> [WHAT THE TASK REQUIRES] Repeat exactly what appears from the opening line of the listing to the line with "corner_r = 0.5; // [0.2:0.05:0.8]", inclusive.
********
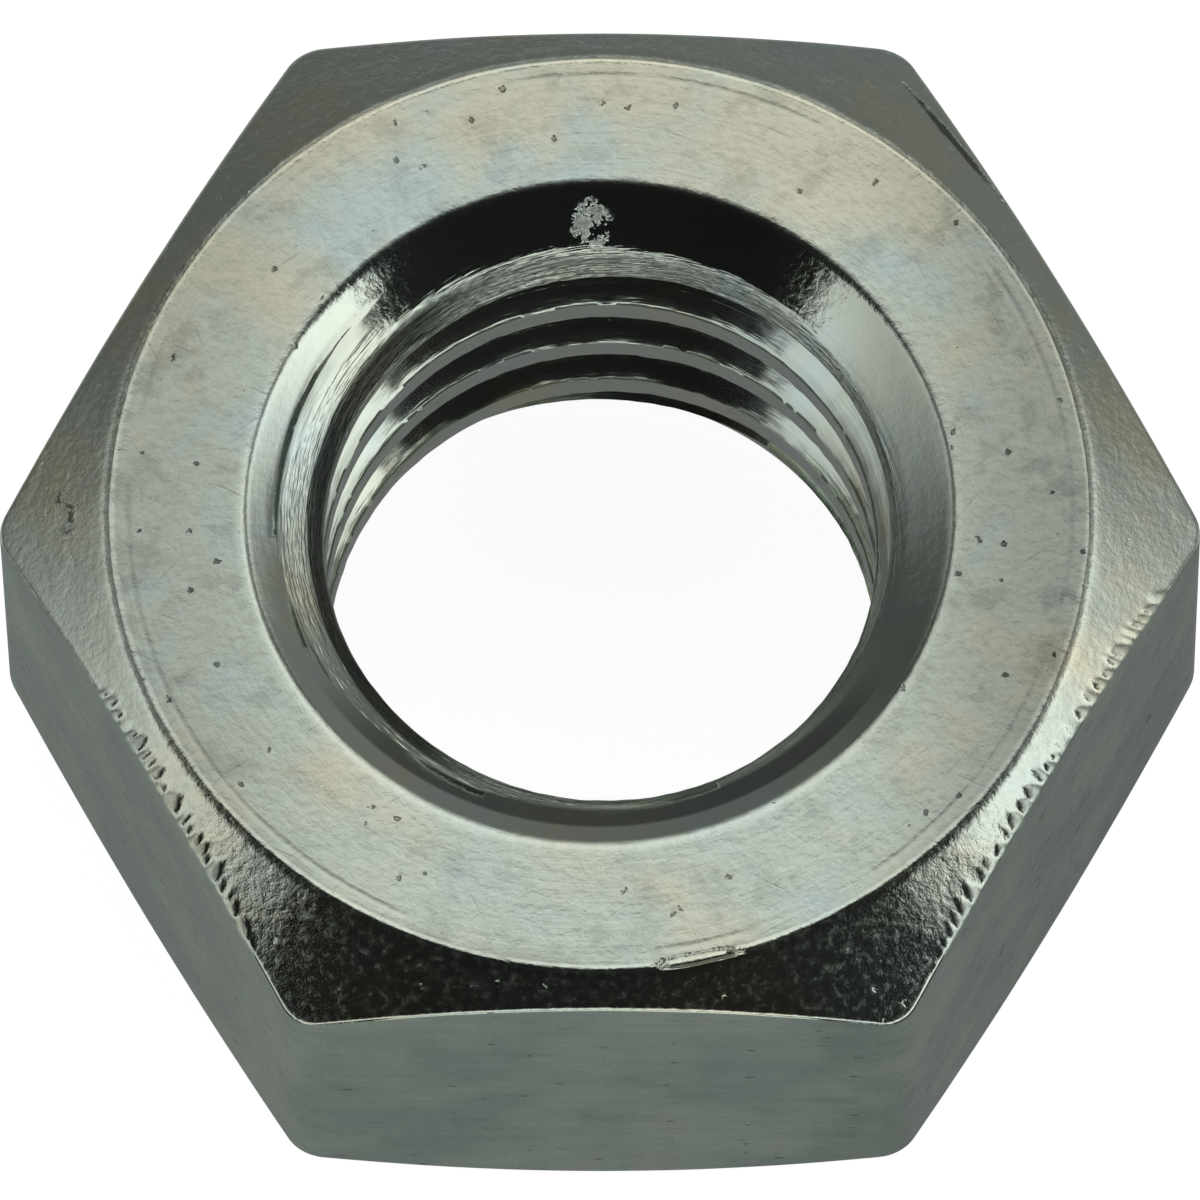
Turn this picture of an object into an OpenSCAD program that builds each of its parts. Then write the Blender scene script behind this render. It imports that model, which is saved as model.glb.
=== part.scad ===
// Hex nut, M8 x 1.25 left-hand, chamfered on both faces, zinc plated.
// One solid piece of steel: hexagonal body, two bearing faces, tapped through hole.
// Millimetres. Z is the thread axis, the lower bearing face lies on Z = 0,
// corners lie on +X and -X, flats face -Y and +Y.

/* [Body] */
// Width across flats
across_flats = 13; // [12.7:0.05:13]
// Height of the nut between its bearing faces
nut_height = 6.2; // [6.1:0.05:6.5]
// Radius that rounds the six upright corner edges
corner_r = 0.5; // [0.2:0.05:0.8]

/* [Chamfers] */
// Diameter of the round bearing face left inside the chamfer
bearing_d = 12.2; // [11.6:0.05:12.8]
// Slope of the chamfer below the plane of the bearing face, degrees
chamfer_angle = 30; // [15:1:35]

/* [Thread] */
// Nominal diameter, across the thread roots
thread_d = 8; // [8:0.05:8.3]
// Diameter of the hole across the thread crests
minor_d = 6.84; // [6.65:0.01:6.91]
// Rise of the thread in one turn
pitch = 1.25; // [1:0.05:1.5]
// Left-hand thread, or right-hand when unticked
left_hand = true;
// Height of a groove turn above Z = 0 on the +X side
groove_height = 0.27; // [0:0.01:1.25]
// Extra radius of two opposite quadrants of the crest hole
out_of_round = 0.01; // [0.005:0.005:0.03]

/* [Countersinks] */
// Upper countersink diameter where it meets the bearing face
upper_sink_d = 8.75; // [8.5:0.05:9.5]
// Upper countersink wall slope away from the thread axis, degrees
upper_sink_angle = 60; // [45:1:60]
// Lower countersink diameter where it meets the bearing face
lower_sink_d = 9; // [8.5:0.05:9.5]
// Lower countersink wall slope away from the thread axis, degrees
lower_sink_angle = 45; // [45:1:60]

/* [Hidden] */

// Straight steps in one turn of the thread groove
groove_steps = 36;
// Half width of the flat at the thread root
root_half = pitch / 16;
// Flank slope of a 60 degree thread: axial run for each unit of radius
flank = tan(30);
// The groove tool reaches this far inside the crest circle
groove_inset = 0.3;
// How far the edge rounding stops short of meeting the flats smoothly
corner_ease = 0.005;
// Clearance so that cuts run past the faces they open
past = 1;

corner_span = across_flats / sqrt(3);

// Point of the groove tool at step i, at radius r, dz above its own centre line
function groove_point(i, r, dz) =
  let (turn = i / groove_steps)
  [r * cos(360 * turn), r * sin(360 * turn), groove_height + pitch * (turn - 2) + dz];

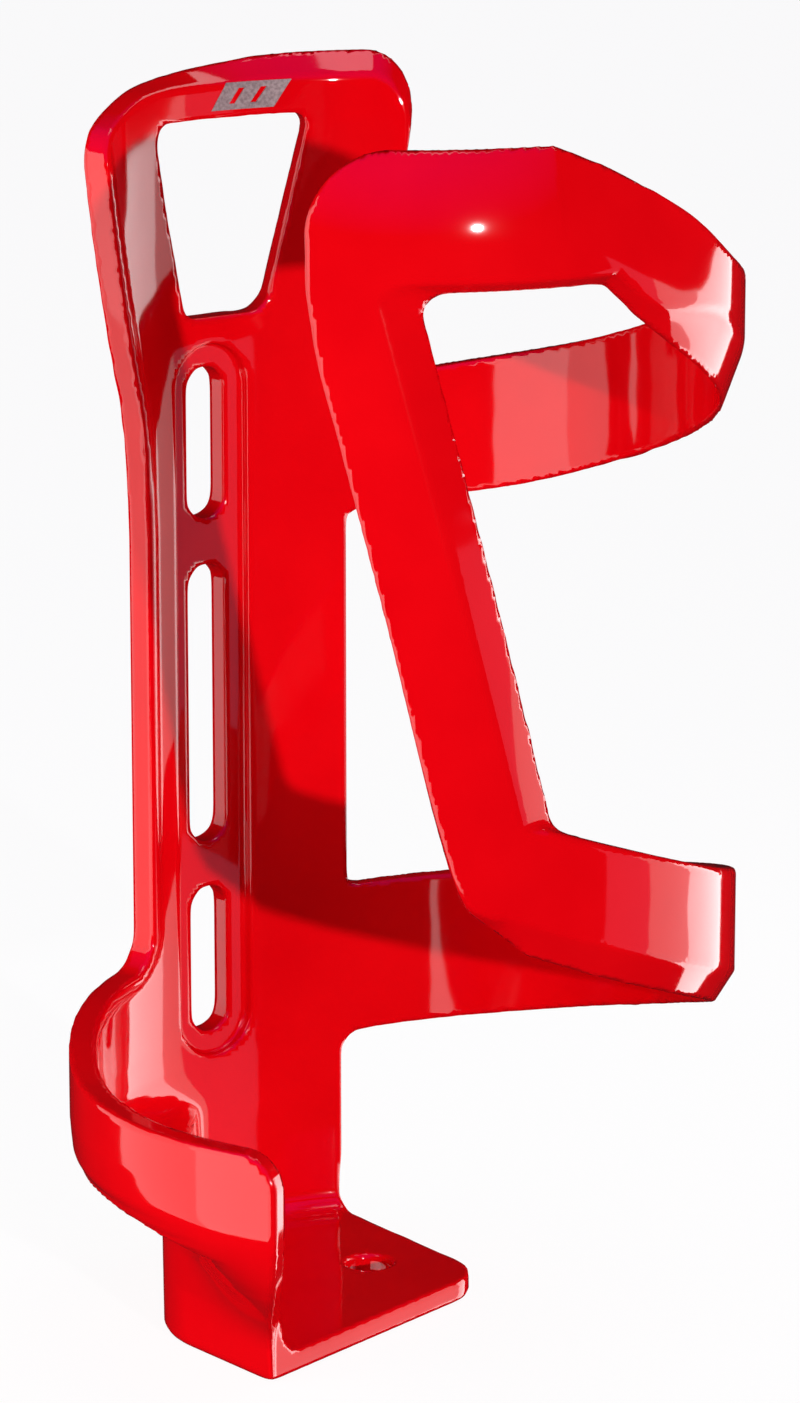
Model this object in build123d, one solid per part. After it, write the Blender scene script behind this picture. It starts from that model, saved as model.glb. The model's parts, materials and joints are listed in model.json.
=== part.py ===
"""Side-entry water bottle cage, moulded in glossy plastic.

Frame: +Z runs up along the bottle, +Y points to the bicycle tube, and the origin
is the middle of the bolt pattern, on the face that rests against the tube.
The cage wall is a shell around the bottle. A place on it is given by an angle,
a radius from the bottle's centre line and a height. The angle is 0 at the tube,
and grows through the right-hand side (+X) to the front and on to the left.
"""
from build123d import *
from math import cos, hypot, pi, radians, sin, sqrt
import os

# ---- driving dimensions, mm and degrees ----
INNER_RADIUS = 36.0          # wall inside, sprung on to a 73 to 74 mm bottle
WALL = 2.9                   # wall thickness
OUTER_RADIUS = INNER_RADIUS + WALL
RAIL_BACK = 39.4             # centre line to the face that rests on the tube
BOLT_SPACING = 64.0          # standard bottle-boss spacing

SLOT_WIDTH = 6.0
END_SLOT = 19.0              # length of the two bolt slots
MIDDLE_SLOT = 35.0           # length of the slot between them
RAIL_WIDTH = 10.6            # recess that the bolt heads sit in
RAIL_LENGTH = 88.0
RAIL_FLOOR = 2.5
FLAT_HALF_WIDTH = 6.9        # flat land on the wall around the recess
FLAT_DEPTH = sqrt(INNER_RADIUS ** 2 - FLAT_HALF_WIDTH ** 2)

BACK_LEFT = -17.0            # back plate, left edge
BACK_RIGHT = 27.6            # back plate, right edge
HEAD_BOTTOM = 38.0
HEAD_TOP = 77.8
HEAD_BEVEL = 2.6             # slope of the head's top edge

HINGE_ANGLE = 44.0           # where the arm's two bands flex
HINGE_GAP = 0.05
CLASP_ANGLE = 150.0          # where each band turns into its front part
STRUT_FOOT_ANGLE = 192.6     # right-hand end of the strut's foot
STRUT_TOP_ANGLE = 235.0      # left-hand end of the upper clasp
CLASP_FLOOR = 60.2           # underside of the upper clasp
STRUT_FOOT_TOP = 0.4

HOOK_END = -119.4            # front edge of the side hook
HOOK_FLOOR = -46.0
SKIRT_FLOOR = -58.0
TAB_TOP = -66.3              # the bottle stands on this face
TAB_THICKNESS = 2.7
TAB_BOTTOM = TAB_TOP - TAB_THICKNESS
FOOT_SIDE = -24.4            # middle of the foot wall, from the centre line
FOOT_FRONT = -7.6
FOOT_BACK = 12.5
FOOT_JOIN = -5.0             # angle where the foot wall meets the back plate
TAB_HOLE_RADIUS = 2.85
TAB_HOLE = (6.1, 13.7)

PATCH_THICKNESS = 0.15
ANGLE_STEP = 6.0             # between the sections of a band's edge
CLEAR = 8.0                  # how far a cutting tool passes the wall
REACH = 120.0

# ---- edges of the wall, each as (angle, height) points joined smoothly ----
UPPER_TOP = [(27.6, 37.4), (70, 43.1), (100, 49.2), (130, 56.4), (160, 64.8), (180, 71.2), (193, 75.6)]
UPPER_FLOOR = [(27.6, 22.1), (60, 25.5), (90, 31.5), (120, 38.9), (150, 47.2), (172, 54.8), (183, 60.2)]
LOWER_TOP = [(27.6, -25.0), (60, -22.3), (90, -18.6), (120, -14.2), (150, -9.3), (180, -3.1), (195, 0.4)]
LOWER_FLOOR = [(27.6, -43.7), (60, -40.6), (90, -36.4), (120, -31.0), (150, -25.0), (180, -18.2), (203, -12.4)]
HOOK_TOP = [(-119.4, -36.6), (-90, -36.3), (-70, -35.6), (-50, -33.4), (-34, -31.6), (-17, -30.6)]
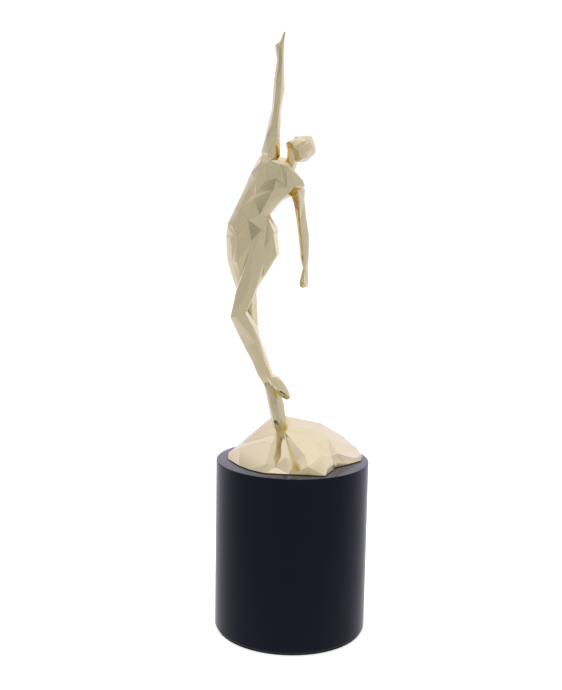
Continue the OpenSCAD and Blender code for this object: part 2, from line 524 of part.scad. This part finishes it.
// The hollow under the rock, with the boss for the rod left standing in it
module mound_core() {
    difference() {
        translate([0, 0, mound_z - tiny])
            cylinder(d1 = core_d, d2 = core_roof_d, h = core_h);
        translate([0, 0, mound_z - 1])
            cylinder(d = boss_d, h = core_h + 2);
    }
}

module rock_mound() color("#d9c38a") {
    difference() {
        rock_shape();
        mound_core();
        standing_leg_shape();
        foot_pin_shape();
        translate([0, 0, mound_z - 1])
            cylinder(d = rod_d, h = rod_grip + 1);
        turn_pins_shape();
    }
}

module mound_gasket() color("#1c1a18") {
    difference() {
        translate([0, 0, plinth_h])
            linear_extrude(gasket_t)
                scale(mound_w / 90 * (1 - gasket_inset))
                    polygon(mound_outline);
        translate([0, 0, plinth_h - 1])
            cylinder(d = rod_hole_d, h = gasket_t + 2);
        turn_pins_shape();
    }
}

module turn_pins_shape() {
    for (side = [-1, 1])
        translate([side * turn_pin_span / 2, 4, plinth_h + gasket_t / 2 - turn_pin_l * 2 / 3])
            cylinder(d = turn_pin_d, h = turn_pin_l, $fn = 32);
}

module anti_turn_pins() color("#a8a8a4") turn_pins_shape();

// Plinth -----------------------------------------------------------------------------------------

module plinth_body() color("#0c0d12") {
    r = plinth_d / 2;
    difference() {
        rotate_extrude()
            polygon([[0, felt_t], [r - plinth_edge, felt_t], [r, felt_t + plinth_edge],
                [r, plinth_h - plinth_edge], [r - plinth_edge, plinth_h], [0, plinth_h]]);
        translate([0, 0, felt_t - 1])
            cylinder(d = plate_d + 2 * recess_gap, h = plate_t + 1);
        translate([0, 0, felt_t - 1])
            cylinder(d = recess_d, h = recess_top - felt_t + 1);
        cylinder(d = rod_hole_d, h = plinth_h + 1);
        turn_pins_shape();
        screws_shape();
    }
}

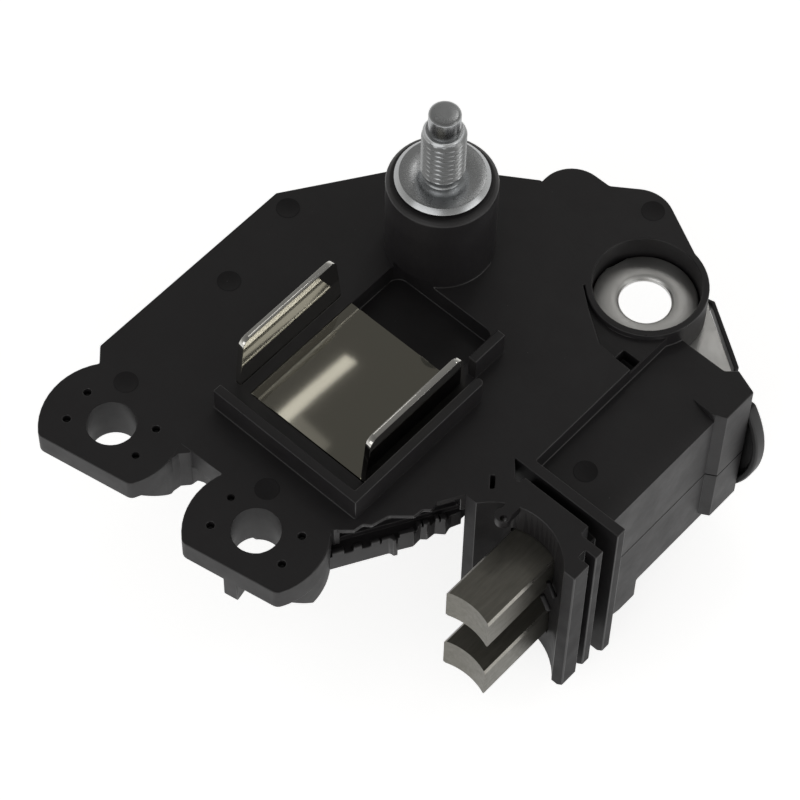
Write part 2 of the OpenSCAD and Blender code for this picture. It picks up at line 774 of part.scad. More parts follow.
********
> [WRITTEN RESPONSE]
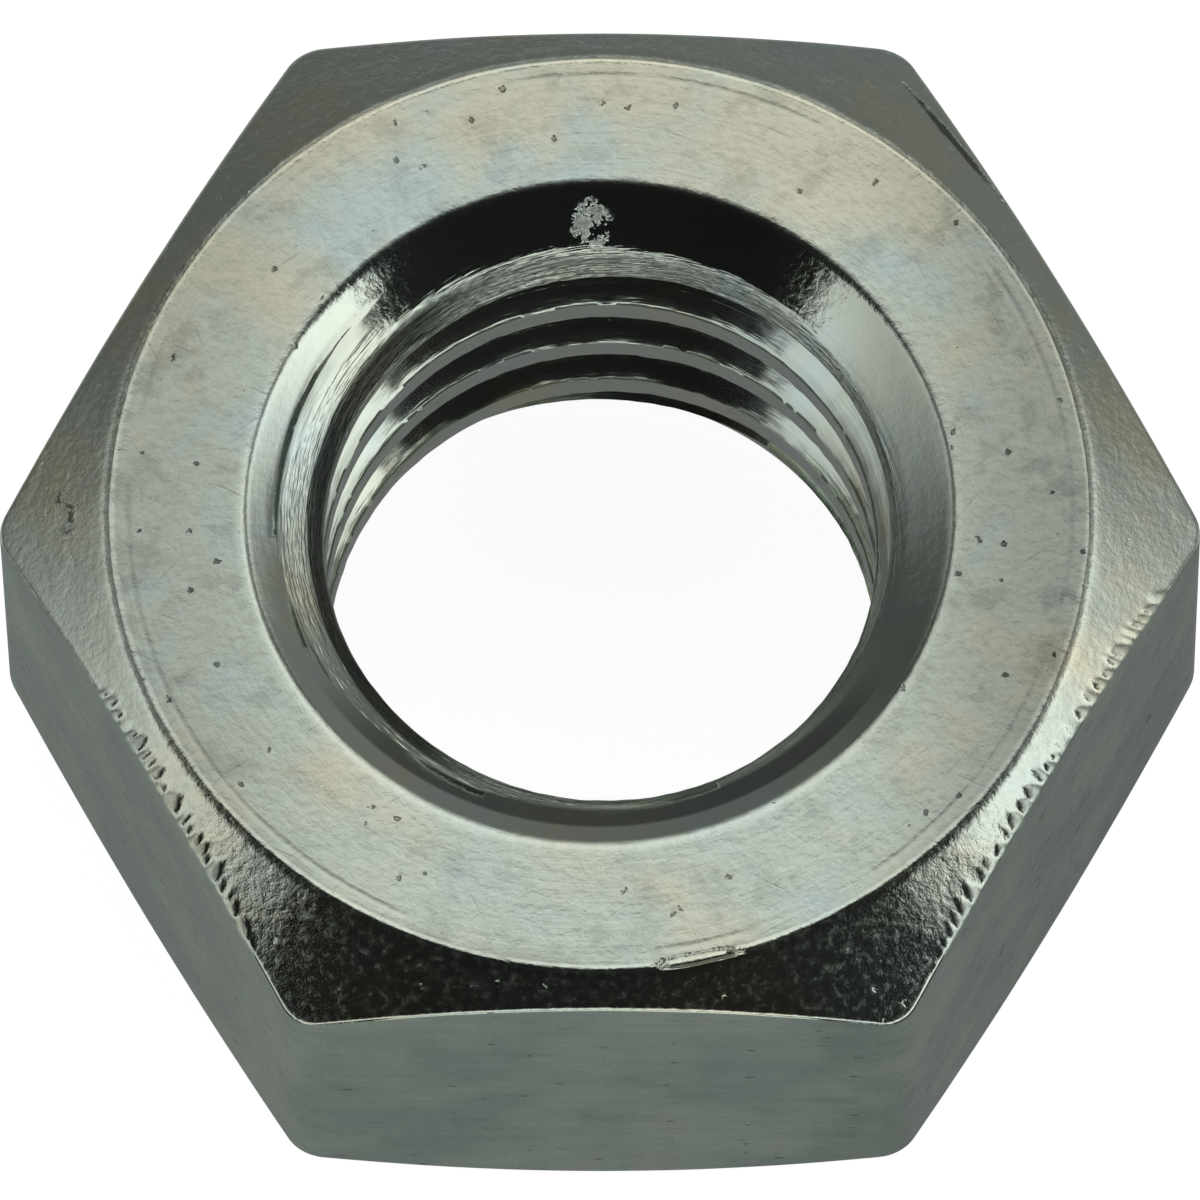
Turn this picture of an object into an OpenSCAD program that builds each of its parts. Then write the Blender scene script behind this render. It imports that model, which is saved as model.glb.
=== part.scad ===
// Hex nut, M8 x 1.25 left-hand, chamfered on both faces, zinc plated.
// One solid piece of steel: hexagonal body, two bearing faces, tapped through hole.
// Millimetres. Z is the thread axis, the lower bearing face lies on Z = 0,
// corners lie on +X and -X, flats face -Y and +Y.

/* [Body] */
// Width across flats
across_flats = 13; // [12.7:0.05:13]
// Height of the nut between its bearing faces
nut_height = 6.2; // [6.1:0.05:6.5]
// Radius that rounds the six upright corner edges
corner_r = 0.5; // [0.2:0.05:0.8]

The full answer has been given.